The original idea of multi-version documents (MVDs) in 2009 was intended to address a common problem when editing cultural heritage texts: often the source documents are not cleanly reproduced texts that only exist in one version. In reality most historical documents exist in multiple drafts, have internal corrections, or are published as a set of editions or manuscript copies. An MVD is designed to gather all this information into a single digital bundle that can be commented on, or displayed in a variety of ways, because its structure mimics that of the documents it represents.

The basic principle of an MVD is that text occurring multiple times is only represented once, whereas the generally accepted method is to transcribe each physical document representing a work as a separate digital file, and to record internal variations within each document via markup. But this raises three serious difficulties:

  1. Markup was originally designed to represent formats as applied to linear text. Using it to describe non-linear text, as found in internal variations, leads to a conundrum: how can markup be used to describe changes in formats or textual structure through variation, when markup is already used to describe those very features?

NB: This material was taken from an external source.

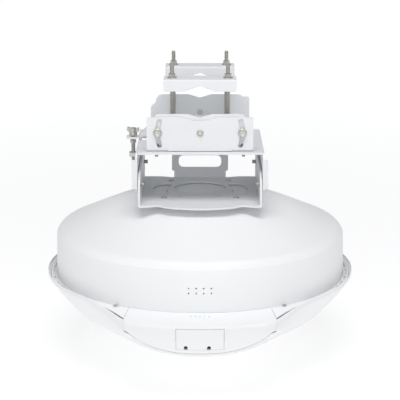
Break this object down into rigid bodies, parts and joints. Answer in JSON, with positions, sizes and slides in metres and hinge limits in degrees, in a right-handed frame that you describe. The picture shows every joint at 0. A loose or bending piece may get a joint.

For example, two paragraphs joined up by an editorial stroke, or a cancelled format. Markup can't describe itself.
  2. There is a lot of redundancy between the versions represented as separate documents. If each of 20 versions has the same text at the same location, then why record it 20 times? And every time you copy or edit that piece of text you have to make sure it is the same throughout the 20 copies. This makes a lot of work for no reason. Computers are supposed to reduce work, not increase it.
  3. Comparison and annotation of the multiple files creates a logistical problem: each time two texts are compared requires the repetition of a costly computation, whose result is the same each time. Comparing two documents with internal versions is practically impossible, unless you throw away the internal variation, in which case why record it in the first place? And to annotate a piece of text shared between versions the same annotation has to be applied to each copy separately.

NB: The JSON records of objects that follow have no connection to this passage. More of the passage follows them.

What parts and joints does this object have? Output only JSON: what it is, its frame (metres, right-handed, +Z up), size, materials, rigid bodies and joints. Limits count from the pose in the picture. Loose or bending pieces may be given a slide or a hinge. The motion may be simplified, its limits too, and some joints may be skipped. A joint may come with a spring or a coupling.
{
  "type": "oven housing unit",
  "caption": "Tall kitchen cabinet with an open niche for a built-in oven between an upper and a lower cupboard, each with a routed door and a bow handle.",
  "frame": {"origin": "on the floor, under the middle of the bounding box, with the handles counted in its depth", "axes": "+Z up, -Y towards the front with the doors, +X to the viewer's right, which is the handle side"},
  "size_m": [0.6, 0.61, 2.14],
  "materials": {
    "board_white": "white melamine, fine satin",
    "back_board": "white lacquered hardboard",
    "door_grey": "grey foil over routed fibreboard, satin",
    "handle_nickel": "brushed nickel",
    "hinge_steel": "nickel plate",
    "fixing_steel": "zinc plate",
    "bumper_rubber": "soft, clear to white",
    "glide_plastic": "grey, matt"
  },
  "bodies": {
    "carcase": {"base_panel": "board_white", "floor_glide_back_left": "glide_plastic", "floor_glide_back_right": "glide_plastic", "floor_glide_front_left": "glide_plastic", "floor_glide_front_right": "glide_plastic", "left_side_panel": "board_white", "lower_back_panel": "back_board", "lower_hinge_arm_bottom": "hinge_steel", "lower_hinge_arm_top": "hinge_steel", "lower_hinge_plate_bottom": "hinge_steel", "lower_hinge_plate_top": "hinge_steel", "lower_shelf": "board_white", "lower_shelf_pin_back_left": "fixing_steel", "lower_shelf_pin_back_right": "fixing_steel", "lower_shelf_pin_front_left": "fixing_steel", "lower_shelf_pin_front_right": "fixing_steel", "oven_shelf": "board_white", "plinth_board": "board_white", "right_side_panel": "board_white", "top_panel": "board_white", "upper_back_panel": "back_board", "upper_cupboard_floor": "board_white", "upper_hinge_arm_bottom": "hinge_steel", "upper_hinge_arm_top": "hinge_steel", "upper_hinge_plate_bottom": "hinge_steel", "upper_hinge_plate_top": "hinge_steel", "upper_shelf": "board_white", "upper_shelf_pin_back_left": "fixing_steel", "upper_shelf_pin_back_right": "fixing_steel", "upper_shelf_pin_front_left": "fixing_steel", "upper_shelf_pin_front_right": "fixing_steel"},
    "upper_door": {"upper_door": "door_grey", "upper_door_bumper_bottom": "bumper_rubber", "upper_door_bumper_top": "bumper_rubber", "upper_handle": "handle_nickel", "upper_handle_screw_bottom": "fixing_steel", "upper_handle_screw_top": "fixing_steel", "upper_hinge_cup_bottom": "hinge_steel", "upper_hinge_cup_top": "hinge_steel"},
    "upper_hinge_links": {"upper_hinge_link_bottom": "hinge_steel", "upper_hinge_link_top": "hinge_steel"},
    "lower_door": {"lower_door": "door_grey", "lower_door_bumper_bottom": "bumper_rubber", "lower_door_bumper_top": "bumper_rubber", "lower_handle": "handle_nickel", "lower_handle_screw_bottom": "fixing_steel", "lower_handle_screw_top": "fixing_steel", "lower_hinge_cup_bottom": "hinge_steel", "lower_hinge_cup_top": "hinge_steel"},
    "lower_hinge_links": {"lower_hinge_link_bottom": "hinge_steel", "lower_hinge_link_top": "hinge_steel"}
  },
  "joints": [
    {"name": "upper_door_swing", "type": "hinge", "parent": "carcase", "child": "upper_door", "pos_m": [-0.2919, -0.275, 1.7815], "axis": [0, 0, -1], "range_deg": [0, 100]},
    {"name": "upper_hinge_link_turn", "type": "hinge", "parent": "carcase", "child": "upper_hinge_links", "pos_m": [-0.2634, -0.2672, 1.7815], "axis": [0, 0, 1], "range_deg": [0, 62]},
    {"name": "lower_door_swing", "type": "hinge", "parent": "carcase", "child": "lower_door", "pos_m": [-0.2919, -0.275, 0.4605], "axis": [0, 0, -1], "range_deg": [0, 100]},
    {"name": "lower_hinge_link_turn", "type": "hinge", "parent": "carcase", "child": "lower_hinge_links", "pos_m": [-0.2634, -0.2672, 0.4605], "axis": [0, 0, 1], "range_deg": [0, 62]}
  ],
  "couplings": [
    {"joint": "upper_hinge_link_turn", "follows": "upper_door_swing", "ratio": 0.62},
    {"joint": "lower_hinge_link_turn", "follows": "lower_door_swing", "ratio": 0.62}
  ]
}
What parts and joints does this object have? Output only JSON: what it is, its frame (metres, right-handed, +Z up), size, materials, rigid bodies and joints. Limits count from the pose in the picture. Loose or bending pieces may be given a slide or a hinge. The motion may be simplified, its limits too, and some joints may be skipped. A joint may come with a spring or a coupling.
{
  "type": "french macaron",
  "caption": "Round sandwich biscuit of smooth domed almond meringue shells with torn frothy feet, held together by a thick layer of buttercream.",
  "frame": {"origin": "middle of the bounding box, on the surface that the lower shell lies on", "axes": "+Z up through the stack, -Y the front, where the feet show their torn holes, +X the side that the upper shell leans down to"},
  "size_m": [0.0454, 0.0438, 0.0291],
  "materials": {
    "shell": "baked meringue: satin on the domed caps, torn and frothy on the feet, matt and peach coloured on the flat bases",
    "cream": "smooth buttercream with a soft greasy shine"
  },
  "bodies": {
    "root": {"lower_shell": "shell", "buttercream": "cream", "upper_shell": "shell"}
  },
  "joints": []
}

There has to be a better way to reorganise the underlying data of a work so that the information structure facilitates the kinds of operations the user wishes to perform upon it. This is the motivation behind the MVD.

Variant graphs

The basic idea of the MVD is the variant graph. Instead of representing text as a linear stream of characters it represents it as a branching stream that diverges or merges as required. Consider this short segment of Charles Harpur's Social Charity, MS C376 (and this is just one of five realisations of this poem):

In this one manuscript one can discern five layers:

Yet even that one subject is to starts
Of evil: in the clearest well thus lies

Yet even that one's prone to starts of wrong
As ever: in the clearest well their lies

Yet even he shall sometimes prove insure:
So: in the clearest fountain their lies

Yet even he shall sometimes prove insure:
So: in the clearest fountain there lies

Yet even he shall sometimes prove insure:
As in the clearest fountain ever lies

The variant graph of all the above looks like this:

This covers the text from "Yet even" to "in the clearest", which are shared by all five versions. Note that the resolution of this variant graph is the character. Although for some uses a word-granularity is better, for side-by-side display the character-level granularity is superior. It doesn't leave the user guessing as to exactly what is different in any two versions. Also, if desired, it is possible to increase granularity to word-level, but if you start from word-level it is harder to descend to character level.

It is important to realise that this is an internal data structure of a program written out to explain how it works, not a display format. Its purpose is to increase efficiency by removing redundancy, which it clearly does. Even better from the efficiency point of view the above complex graph with all its nodes and arcs can be reduced to a simple list of textual fragments belonging to versions:

[1-5]Yet even
[3-5]he s
[3-5]ll sometime
[1-2]t one
[2-5]s pro
[3-5]ve in
[1]bject is
[1-2] to starts
[2] of wrong
[1-2] ev
[1-5] in the clearest

THIS is what an MVD is, not the graph as such, although this is also a graph, just expressed differently. The list can be converted back into the graph by following three simple rules:

  1. Forced: if one fragment's versions intersect with the versions of the following fragment, then they define a node in the graph, to which the first and the second fragments attach as incoming and outgoing arcs respectively. For example, "to starts" (versions 1,2) intersects with "of wrong" (version 2). In the graph above this corresponds to a node between these two arcs.
  2. Overhang: If a fragment is not attached as outgoing to the preceding fragment by the forced rule, it attaches to the last fragment with which it intersects. For example, "bject is" (version 1) attaches as outgoing to the same node as the earlier "su" (versions 1,3-5), forming the words "subject is".
  3. Reverse overhang: All fragments not attached as incoming by rule 1 attach to the node of the next fragment in the list with which they intersect. So "ve in " (versions 3-5) attaches to "su" (versions a and 3-5) several fragments lower.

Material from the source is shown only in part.